++++ TASK DATA ++++

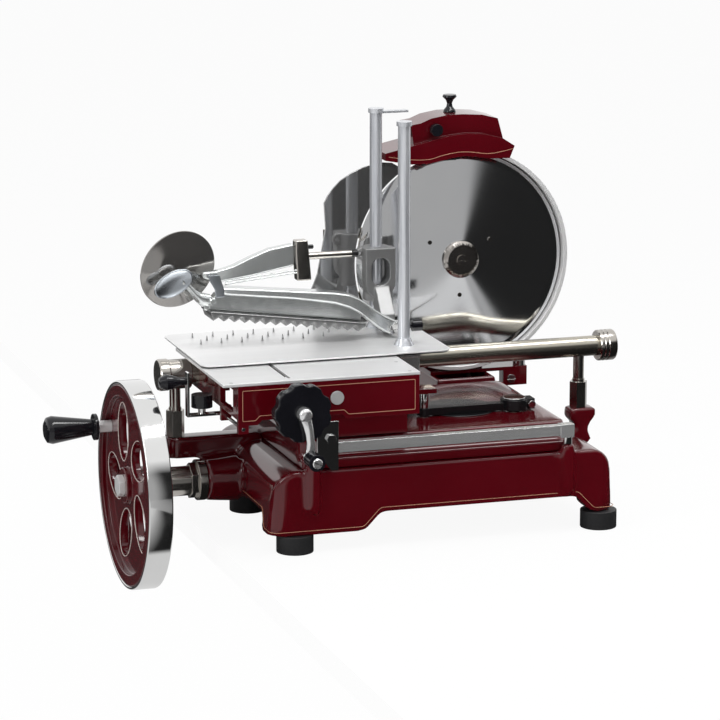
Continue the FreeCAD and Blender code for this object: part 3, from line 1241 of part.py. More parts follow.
def blade_mounting():
    plate_back = "head_front + head_plate"
    opening = sector("head_opening", "300", size("ring_gap_start"), size("ring_gap_end"),
                     "head_front - 1", "head_plate + 2")
    outer = cut(
        "head_rim",
        cylinder("head_disc", "Y", "ring_outer", "head_front", "head_plate",
                 "drive_x", "blade_z"),
        opening,
    )
    inner = cylinder("head_inner", "Y", "head_radius_small", "head_front", "head_plate",
                     "drive_x", "blade_z")
    boss = cylinder("head_boss", "Y", "bearing_radius + 7", "head_front", "bearing_depth",
                    "drive_x", "blade_z")
    left = "drive_x - case_width / 2"
    column = box("head_column", left, "case_width", plate_back + " - 1",
                 "case_back - head_front - head_plate + 1", "case_top", "blade_z - case_top")
    crown = cylinder("head_crown", "Y", "case_width / 2", plate_back + " - 1",
                     "case_back - head_front - head_plate + 1", "drive_x", "blade_z")
    flange = box("head_flange", left, "guard_post_x + guard_post_radius - drive_x"
                 " + case_width / 2", "ear_front", "case_back - ear_front", "case_top",
                 "flange_height")
    ear = box("head_ear", "guard_post_x - 26", "26 + guard_post_radius", "ear_front", "18",
              "ear_z - 10", "case_top - ear_z + 11")
    inside_y = "head_front + bearing_depth"
    inside_depth = "case_back - case_wall - head_front - bearing_depth"
    inside = box("column_inside", left + " + case_wall", "case_width - 2 * case_wall",
                 inside_y, inside_depth, "case_top - 1", "blade_z - case_top + 1")
    inside_top = cylinder("column_inside_top", "Y", "case_width / 2 - case_wall", inside_y,
                          inside_depth, "drive_x", "blade_z")
    seat = cylinder("bearing_seat", "Y", "bearing_radius + bore_gap", "head_front - 1",
                    "bearing_depth + 2", "drive_x", "blade_z")
    node(cut("head_cut", fuse("head_whole", outer, inner, boss, column, crown, flange, ear),
             inside, inside_top, seat), "blade_head")
    node(ring("bearing_race", "Y", "bearing_radius", "blade_shaft_radius + bore_gap",
              "head_front", "bearing_depth", "drive_x", "blade_z"), "blade_bearing")
    ring_depth = "head_front - ring_front"
    band = ring("guard_band", "Y", "ring_outer", "ring_inner", "ring_front", ring_depth,
                "drive_x", "blade_z")
    mouth = sector("guard_mouth", "300", size("ring_gap_start"), size("ring_gap_end"),
                   "ring_front - 1", ring_depth + " + 2")
    notch = box("guard_notch", "stone_x - fork_half - 2", "2 * fork_half + 4",
                "ring_front - 1", ring_depth + " + 2", "blade_z + 100", "80")
    node(cut("guard_cut", band, mouth, notch), "guard_ring")
    post = cylinder("guard_post_bar", "Z", "guard_post_radius", "case_top + flange_height",
                    "70", "guard_post_x", "ear_front + guard_post_radius")
    clear = cylinder("guard_post_cut", "Y", "ring_outer + bore_gap", "ear_front - 10", "50",
                     "drive_x", "blade_z")
    screw = cylinder("ear_screw", "Y", "6", "ear_front - 3", "3", "ear_x", "ear_z")
    screw_slot = box("ear_screw_slot", "ear_x - 7", "14", "ear_front - 4", "2.2",
                     "ear_z - 0.8", "1.6")
    node(group("head_bits", cut("guard_post_trim", post, clear),
               cut("ear_screw_cut", screw, screw_slot)), "head_fittings")


def gauge():
    plate = prism(
        "gauge_outline", "XZ",
        [
            ("-76", "402"), ("-71", "412"), ("-63", "422"), ("-53", "432"), ("-38", "441"),
            ("-22", "448"), ("-12", "451"), ("8", "454"), ("22", "453"), ("60", "430"),
            ("40", "210"), ("-10", "196"), ("-60", "196"), ("-94", "225"), ("-94", "283"),
            ("-86", "304"), ("-74", "366"),
        ],
        "blade_y", "gauge_thickness",
    )
    round_cut = cylinder("gauge_round", "Y", "blade_radius + gauge_gap", "blade_y - 1",
                         "gauge_thickness + 2", "drive_x", "blade_z")
    studs = []
    bars = []
    for name, z in (("low", "blade_z - 48"), ("high", "blade_z + 42")):
        studs.append(cylinder("stud_" + name, "Y", "gauge_stud",
                              "blade_y + gauge_thickness - 0.5",
                              "head_front - 2 - blade_y - gauge_thickness + 0.5",
                              "gauge_stud_x", z))
        bar = box("guide_bar_" + name, "gauge_stud_x - 12", "90", "head_front - 8", "8",
                  z + " - 7", "14")
        hole = cylinder("guide_hole_" + name, "Y", "gauge_stud + bore_gap", "head_front - 9",
                        "10", "gauge_stud_x", z)
        bars.append(cut("guide_" + name, bar, hole))
    node(fuse("gauge_whole", cut("gauge_trim", plate, round_cut), *studs), "gauge_plate")
    node(group("guides", *bars), "gauge_guides")


# ---------------------------------------------------------------- sharpener


def sharpener():
    """The housing astride the top of the blade with its stones, knob and button."""
    crown = prism(
        "sharpener_crown", "XZ",
        [
            ("48", "468"), ("43", "507"), ("57", "509"), ("72", "515"), ("96", "519"),
            ("118", "519"), ("146", "517"), ("169", "511"), ("179", "475"),
        ],
        "cover_front", "cover_back - cover_front",
    )
    skirt = prism(
        "sharpener_skirt", "XZ",
        [
            ("3", "471"), ("45", "480"), ("63", "484"), ("80", "488"), ("99", "491.5"),
            ("123", "493.5"), ("147", "491"), ("174", "484"), ("191", "473"), ("184", "456"),
            ("156", "457"), ("136", "460"), ("118", "462"), ("99", "460"), ("84", "457"),
            ("66", "454"), ("41", "454"), ("3", "461"),
        ],
        "cover_front - cover_flare", "cover_back - cover_front + 2 * cover_flare",
    )
    shell = fuse("sharpener_shell", crown, skirt)
    hollow = cylinder("blade_space", "Y", "ring_outer + run_gap", "ring_front - run_gap",
                      "head_front + head_plate - ring_front + run_gap", "drive_x", "blade_z")
    fork_space = box("fork_space", "stone_x - fork_half - 2", "2 * fork_half + 4",
                     "fork_front - 2", "fork_back - fork_front + 4", "blade_z + 100",
                     "fork_top + fork_lift - blade_z - 98")
    rod_hole = cylinder("rod_hole", "Z", "spool_rod + bore_gap", "fork_top",
                        "50", "stone_x", "fork_y")
    stem_hole = cylinder("stem_hole", "Y", "4 + bore_gap", "cover_front - 1",
                         "push_travel + 8", "button_push_x", "button_push_z")
    node(cut("sharpener_body", shell, hollow, fork_space, rod_hole, stem_hole),
         "sharpener_housing")

    rod_bar = cylinder("knob_rod", "Z", "spool_rod", "fork_top - 4",
                       "spool_bottom - fork_top + 6", "stone_x", "fork_y")
    spool = turned(
        "spool", "Z",
        [
            ("0", "0"), ("spool_radius - 1", "0"), ("spool_radius - 2", "3"),
            ("spool_waist + 1", "spool_height * 0.3"), ("spool_waist", "spool_height * 0.5"),
            ("spool_waist + 2", "spool_height * 0.7"), ("spool_radius", "spool_height - 3"),
            ("spool_radius - 1", "spool_height"), ("0", "spool_height"),
        ],
        "spool_bottom", "stone_x", "fork_y",
    )
    yoke = box("fork_yoke", "stone_x - fork_half", "2 * fork_half", "fork_front",
               "fork_back - fork_front", "fork_top - 8", "8")
    legs = []
    for name, y in (("front", "fork_front"), ("back", "fork_back - fork_leg")):
        legs.append(box("fork_leg_" + name, "stone_x - fork_half", "2 * fork_half", y,
                        "fork_leg", "stone_z - stone_radius",
                        "fork_top - stone_z + stone_radius"))
    node(fuse("knob_whole", rod_bar, spool, yoke, *legs), "sharpener_knob")
    stones = [
        cylinder("stone_front", "Y", "stone_radius", "fork_front + fork_leg",
                 "stone_thickness", "stone_x", "stone_z"),
        cylinder("stone_back", "Y", "stone_radius", "fork_back - fork_leg - stone_thickness",
                 "stone_thickness", "stone_x", "stone_z"),
    ]
    node(group("stones", *stones), "sharpening_stones")
    face = cylinder("push_face", "Y", "push_radius",
                    "cover_front - push_travel - run_gap - push_length", "push_length",
                    "button_push_x", "button_push_z")
    stem = cylinder("push_stem", "Y", "4", "cover_front - push_travel - run_gap - 1",
                    "push_travel + 5", "button_push_x", "button_push_z")
    node(fuse("push_whole", face, stem), "sharpener_button")


# ---------------------------------------------------------------- build and export

base_casting()
underside_tray()
feet()
slide_bar()
front_rail()
shaft_seats()
flywheel()
flywheel_shaft()
crank_grip()
cross_line()
chain()
arm_on_deck()
carriage()
table()
feed()
carrier()
press()
release_lever()
blade()
blade_mounting()
gauge()
sharpener()
doc.recompute()

for thing in doc.Objects:
    if "Invalid" in thing.State or "Error" in thing.State:
        raise RuntimeError("not built: %s %s" % (thing.Name, thing.State))

os.makedirs("parts", exist_ok=True)
for thing in nodes:
    if thing.Shape.isNull() or not thing.Shape.isValid():
        raise RuntimeError("bad shape: " + thing.Label)
    thing.Shape.exportStep("parts/%s.step" % thing.Label)
    print(thing.Label, len(thing.Shape.Solids), round(thing.Shape.Volume / 1000, 2))
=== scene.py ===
import json
import math

import bpy
from mathutils import Matrix, Vector


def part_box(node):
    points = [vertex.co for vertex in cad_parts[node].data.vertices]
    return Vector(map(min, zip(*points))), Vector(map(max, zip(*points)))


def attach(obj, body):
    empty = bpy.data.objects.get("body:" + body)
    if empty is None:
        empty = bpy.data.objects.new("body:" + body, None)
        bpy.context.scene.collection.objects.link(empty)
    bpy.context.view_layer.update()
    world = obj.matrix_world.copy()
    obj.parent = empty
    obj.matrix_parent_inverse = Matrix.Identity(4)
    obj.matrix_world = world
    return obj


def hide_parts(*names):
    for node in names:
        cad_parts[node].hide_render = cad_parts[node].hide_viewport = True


# Looks of a hand-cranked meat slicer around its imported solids. Metres: +X along the carriage
# travel, +Y from the operator to the blade, +Z up, the feet on z = 0.

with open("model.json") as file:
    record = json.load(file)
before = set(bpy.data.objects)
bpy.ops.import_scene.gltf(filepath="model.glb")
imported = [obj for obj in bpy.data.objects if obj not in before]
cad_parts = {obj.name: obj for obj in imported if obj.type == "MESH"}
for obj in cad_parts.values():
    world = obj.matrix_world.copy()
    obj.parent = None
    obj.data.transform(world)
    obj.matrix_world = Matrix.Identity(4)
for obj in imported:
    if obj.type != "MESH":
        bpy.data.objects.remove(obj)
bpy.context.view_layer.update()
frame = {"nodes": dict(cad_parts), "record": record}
MM = 0.001


# ---------------------------------------------------------------- camera

CAMERA_TURN = math.radians(17.6)
CAMERA_TILT = math.radians(12.43)
CAMERA_DISTANCE = 5.0598
CAMERA_AIM = Vector((-0.08691, 0, 0.22389))
CAMERA_LENS = 189.9
CAMERA_SENSOR = 36
CAMERA_FAR_END = 50


def place_camera():
    data = bpy.data.cameras.new("view")
    data.lens = CAMERA_LENS
    data.sensor_width = CAMERA_SENSOR
    data.clip_end = CAMERA_FAR_END
    camera = bpy.data.objects.new("view", data)
    bpy.context.collection.objects.link(camera)
    level = math.cos(CAMERA_TILT)
    ahead = Vector((math.sin(CAMERA_TURN) * level, math.cos(CAMERA_TURN) * level,
                    -math.sin(CAMERA_TILT)))
    camera.location = CAMERA_AIM - ahead * CAMERA_DISTANCE
    camera.rotation_mode = "QUATERNION"
    camera.rotation_quaternion = ahead.to_track_quat("-Z", "Y")
    bpy.context.scene.camera = camera


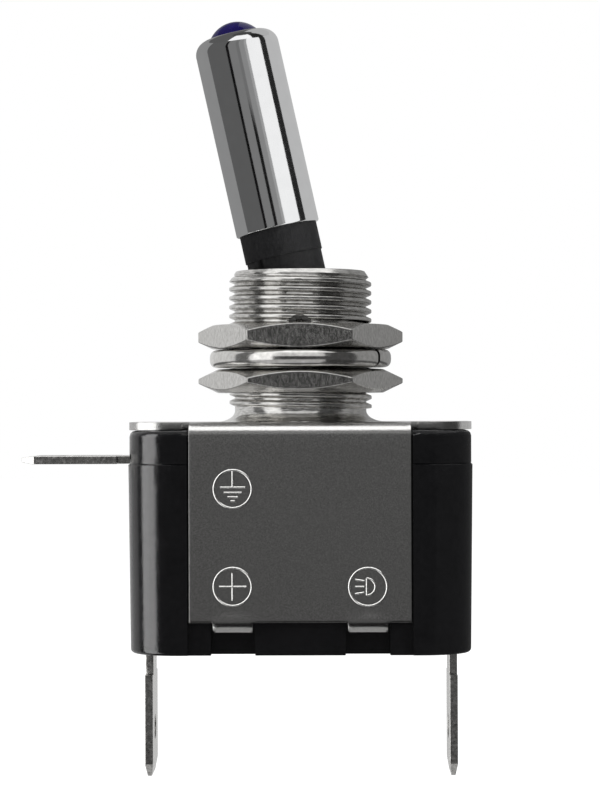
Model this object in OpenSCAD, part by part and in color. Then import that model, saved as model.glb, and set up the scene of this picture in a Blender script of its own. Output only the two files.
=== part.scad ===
// Panel toggle switch with a lamp in the lever's tip, in millimetres.
// The origin is on the neck's axis, level with the front nut's outer face, and +Z points out of the panel.
// Inside the modules, heights are measured from the top face of the frame plate.

/* [Neck] */
// Outside diameter over the thread
neck_d = 11.85; // [11.3:0.05:15]
// Depth of the thread, from crest to root
thread_depth = 0.45; // [0.3:0.05:0.5]
// Height of the neck above the frame plate
neck_h = 12.65; // [11:0.05:15.2]
// Height of the lead-in at the neck's mouth
lead_h = 0.85; // [0.3:0.05:1.2]
// Height above the plate at which the thread stops
thread_foot_h = 0.9; // [0.8:0.05:1.6]
// How far the drawn flare runs out over the plate
flare_reach = 1.6; // [0.6:0.1:2.2]
// Gap between the leaning lever and the wall of the neck
swing_gap = 0.16; // [0.1:0.02:0.3]

/* [Frame] */
// Thickness of the folded sheet
sheet_t = 0.65; // [0.5:0.05:0.9]
// How far the ends of the two ears stand back from the ends of the body
ear_back = 0.05; // [0:0.05:1]
// Depth of the two ears
ear_d = 13.6; // [12:0.1:15]
// Corner radius of the ears
ear_r = 3.5; // [1:0.1:5]
// Depth over both skirts
frame_d = 15.4; // [14:0.1:19]
// Width of a skirt
skirt_w = 17.9; // [16:0.1:20]
// Height of a skirt, down to its lower edge
skirt_h = 16.15; // [15.5:0.05:20]
// Outer radius of the bends between plate and skirts
bend_r = 1.05; // [0.9:0.05:1.5]
// Width of a bent tab
tab_w = 3.2; // [2.4:0.1:4]
// Distance between the middles of a skirt's two tabs
tab_pitch = 10.9; // [9:0.1:13]
// How far a tab reaches in from the skirt's outer face
tab_reach = 1.9; // [1.5:0.05:2.2]
// Outer radius of the bend at a tab
tab_bend_r = 0.9; // [0.9:0.05:1.2]

/* [Nuts and washer] */
// Width across the flats of the nuts
nut_af = 14.8; // [14.2:0.1:19]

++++

EXERCISE BRIEF: Above this instruction are the records; retype exactly the lines from the one containing "base_casting()" up to and including the one containing "cad_parts[node].hide_render = cad_parts[node].hide_viewport".

REPLY TO THE TASK:
base_casting()
underside_tray()
feet()
slide_bar()
front_rail()
shaft_seats()
flywheel()
flywheel_shaft()
crank_grip()
cross_line()
chain()
arm_on_deck()
carriage()
table()
feed()
carrier()
press()
release_lever()
blade()
blade_mounting()
gauge()
sharpener()
doc.recompute()

for thing in doc.Objects:
    if "Invalid" in thing.State or "Error" in thing.State:
        raise RuntimeError("not built: %s %s" % (thing.Name, thing.State))

os.makedirs("parts", exist_ok=True)
for thing in nodes:
    if thing.Shape.isNull() or not thing.Shape.isValid():
        raise RuntimeError("bad shape: " + thing.Label)
    thing.Shape.exportStep("parts/%s.step" % thing.Label)
    print(thing.Label, len(thing.Shape.Solids), round(thing.Shape.Volume / 1000, 2))
=== scene.py ===
import json
import math

import bpy
from mathutils import Matrix, Vector


def part_box(node):
    points = [vertex.co for vertex in cad_parts[node].data.vertices]
    return Vector(map(min, zip(*points))), Vector(map(max, zip(*points)))


def attach(obj, body):
    empty = bpy.data.objects.get("body:" + body)
    if empty is None:
        empty = bpy.data.objects.new("body:" + body, None)
        bpy.context.scene.collection.objects.link(empty)
    bpy.context.view_layer.update()
    world = obj.matrix_world.copy()
    obj.parent = empty
    obj.matrix_parent_inverse = Matrix.Identity(4)
    obj.matrix_world = world
    return obj


def hide_parts(*names):
    for node in names:
        cad_parts[node].hide_render = cad_parts[node].hide_viewport = True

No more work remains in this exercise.